A second series with a revamped cast - Diona Doherty, Michael Stranney, Niamh McAllister, Bernadette Brown, Cailum Carragher - aired in January 2022.

==Recurring sketches==

===Named characters===
- Angry Steve is an overweight radio DJ who is usually unpopular with his audience and makes disparaging comments to his assistants. Fans widely believed Angry Steve was based on Radio Ulster talk show host Stephen Nolan, although the creators claim that any likeness was entirely coincidental. Played by Damon Quinn.
- Arthur Heckler is a loud character who insults just about everyone – including his wife – and then retracts it by saying "I'm only sleggin'!". Arthur once ran a course in heckling at Queens, although it was closed down after he failed all his students. Played by Tim McGarry.
- Darren is introduced to someone by his girlfriend, but somehow always says something innocent that upsets them. The girlfriend angrily "reminds" Darren that the person is recently bereaved and he had just made a reference to the departed. This is also promptly followed by Darren then upsetting somebody else, who attacks him without explanation.
- Betty the Cleaner usually interrupts important events to ask when she can start cleaning, such as the evolution of apes and a UN meeting. her catchphrase is "Are youse gonna be long?" Played by Tim McGarry.
- Derek is a fanatic, foul-mouthed Linfield F.C. supporter. He has a very direct and no-nonsense way of dealing with issues. When disagreeing with someone, he usually blurts out "Is it/Are you by fuck!". He is widely regarded as the most popular character in the series. Derek is played by Martin Reid.
- McDowell Brothers: Jonjo 1 (Martin Reid) and his brother Jonjo 2 (Michael McDowell) are two motorbike enthusiasts from Rasharkin, County Antrim. Despite their name being written as McDowell, they claim it is actually pronounced "McDooooooooowell". In the second series, the brothers were terrorised by a supernatural bike named Black Betty.
- Norman and his mother: A man (Michael McDowell) who goes around wheeling the corpse of his dead mother in a wheelchair. The mother speaks to Norman in his mind and reprimands him at any opportunity. These sketches are a clear reference to the 1960 film Psycho, with Norman being based on Norman Bates and his mother on Norma Bates.
- Patrick Irishman always responds to unfavourable outcomes by accusing the other person of discriminating against him because he is "Irish". However, Patrick has a fondness of making discriminatory comments towards English people. For reasons that are never addressed, he dresses like a leprechaun.
- Trendy Priest: A young priest (Martin McCann) is taking part in an event and doing his normal clerical duties: at some point his mobile phone rings with the unmistakable Crazy Frog ringtone. The priest starts chatting to his friend about where is his, often making disparaging remarks about his audience.

===Nameless characters===

While each of these characters had names in the script, none of them are mentioned in the show itself.

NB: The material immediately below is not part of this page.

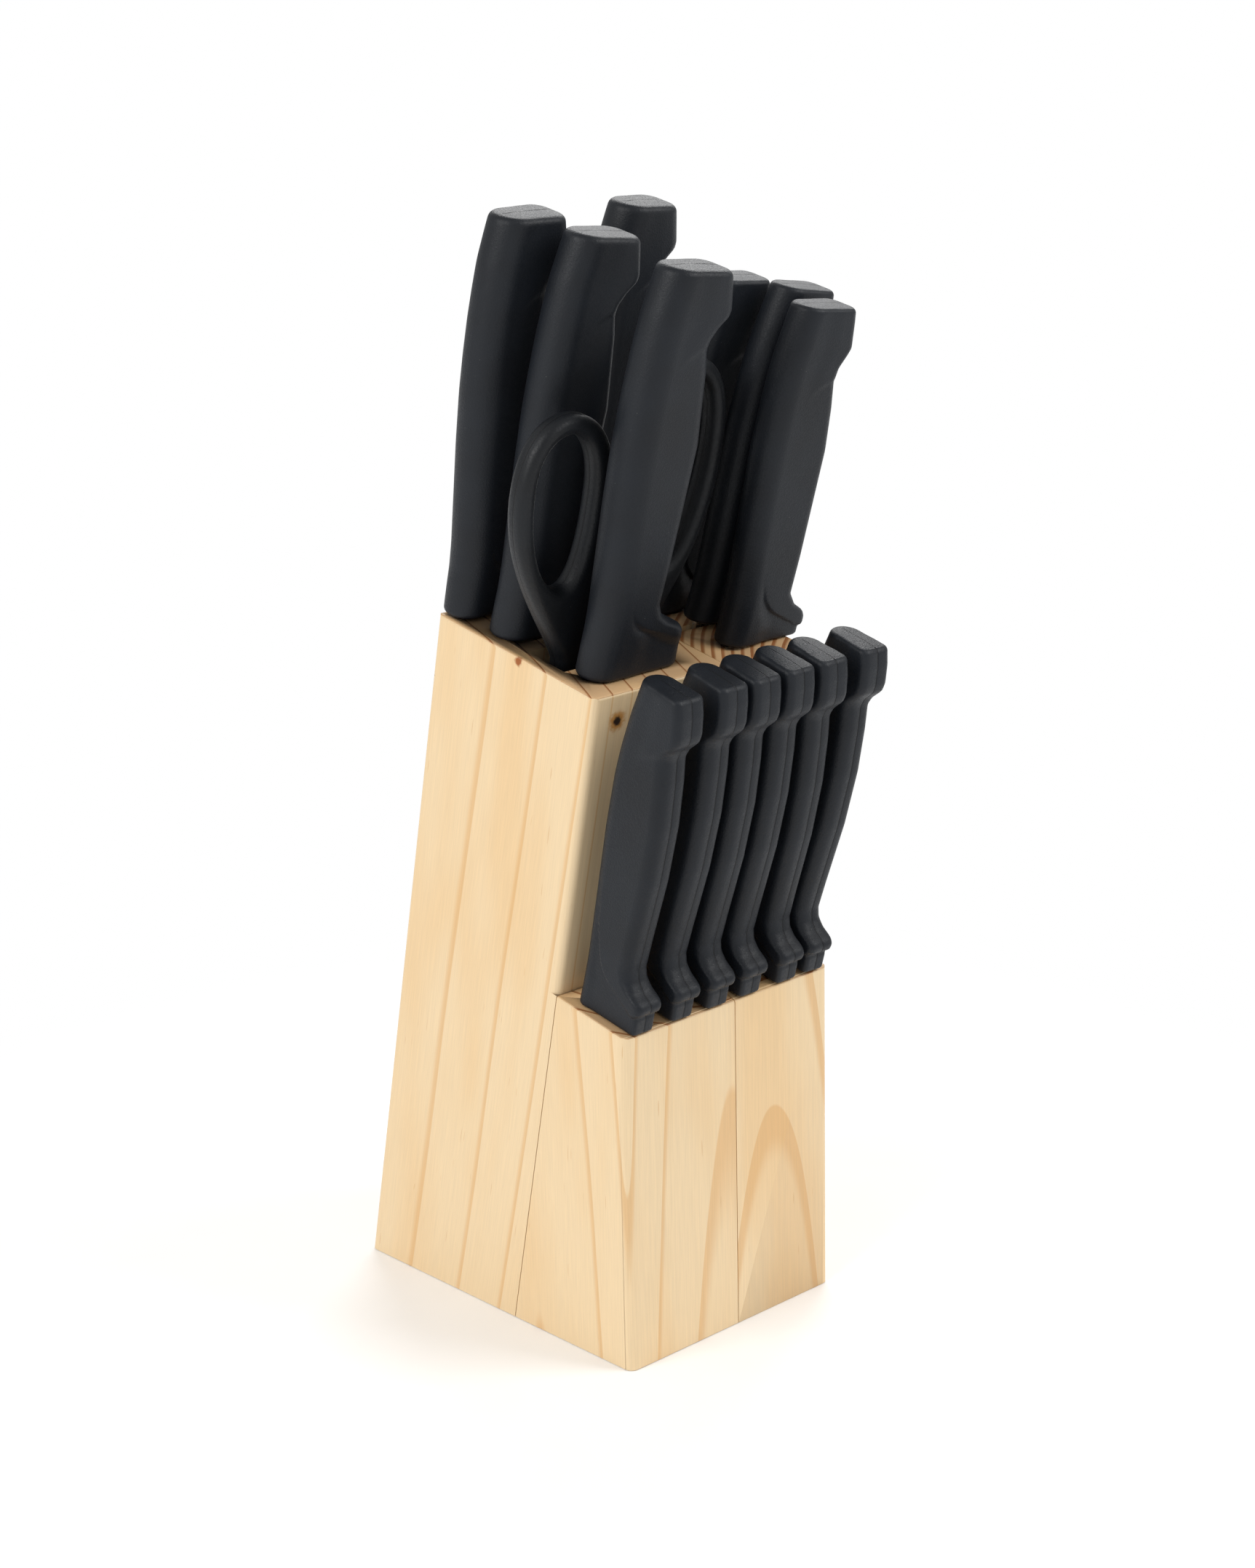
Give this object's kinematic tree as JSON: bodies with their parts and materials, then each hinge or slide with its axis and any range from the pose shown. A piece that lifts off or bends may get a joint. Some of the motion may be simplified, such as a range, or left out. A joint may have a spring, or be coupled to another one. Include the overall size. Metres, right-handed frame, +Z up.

- Desperate Boyfriend – A young man proposes to his girlfriend in a restaurant despite admitting they haven't known each other long. But something always happens to scare off the girlfriend.
- Distraught Woman – A woman who cries uncontrollably so that others around her are guilted into doing whatever she wants. Once she has gotten her way, she clarifies that she was never upset.
- Flop Star – A woman who always tries to impress people with her singing, despite not being good at it, and it interfering with her job.
- "Mick" – Mick randomly interrupts situations to gesture to the camera that he has "had" the woman in shot. His appearance is based on singer Mick Hucknell.
- Odd Couple / Taxi Cab – In series 1, a married couple are standing at the bar in a busy pub. One of them makes a regular comment with an unexpected conclusion, which creates a stunned silence in the bar. In series 2, the segment takes place with different people in a taxi cab. A different passenger makes the remark to a clearly stunned driver. In one sketch, Arthur Heckler is the passenger.
- Ungrateful Mother – The ungrateful mother praises someone who went out of their way to do something kind for her, but then complains that the person should have done more for her. Her catchphrase is "I just thought that they could have...".
- Vexxed Pops / Pregnant Teen – A reporter asks a family about a famous figure, and the father becomes irate and accuses the personality of being a known degenerate, which is verified by his wife and heavily pregnant daughter. In series 2, this was an accompanied by a spin-off sketch where the heavily pregnant daughter makes observations which seem to miss the fact that she is pregnant.

==Stage show==
In the spring of 2007 Dry Your Eyes it's Give My Head Peace played sell-out shows at two venues in Northern Ireland; the Millennium Forum in Derry from 19 to 24 March and at Belfast's Grand Opera House from 26 March – 7 April. The show featured new material from Dry Your Eyes and Give My Head Peace and Tim McGarry also performed stand-up comedy. It was very well received. The next show in 2008, Give My Head Peace: Back from the Grave, also featured stand-up comedy and appearances by Dry Your Eyes characters Derek and the McDowell Brothers alongside the regular Give My Head Peace cast.

==Trivia==
- The theme tune to Dry Your Eyes is a recording also titled 'Dry Your Eyes', written and performed by The Proclaimers exclusively for the show.
- Linfield manager David Jeffrey criticised the Derek sketch in February 2007 over fears it would harm the club's image. He claimed it "brings up the old stereotypical image of what a Linfield supporter used to be like".
- The idea for the McDowell Brothers came about after the Gang read about a local rider who was badly injured in a crash in 2006. Despite his long-term injuries his only real concern was whether he would be able to race in the North West 200.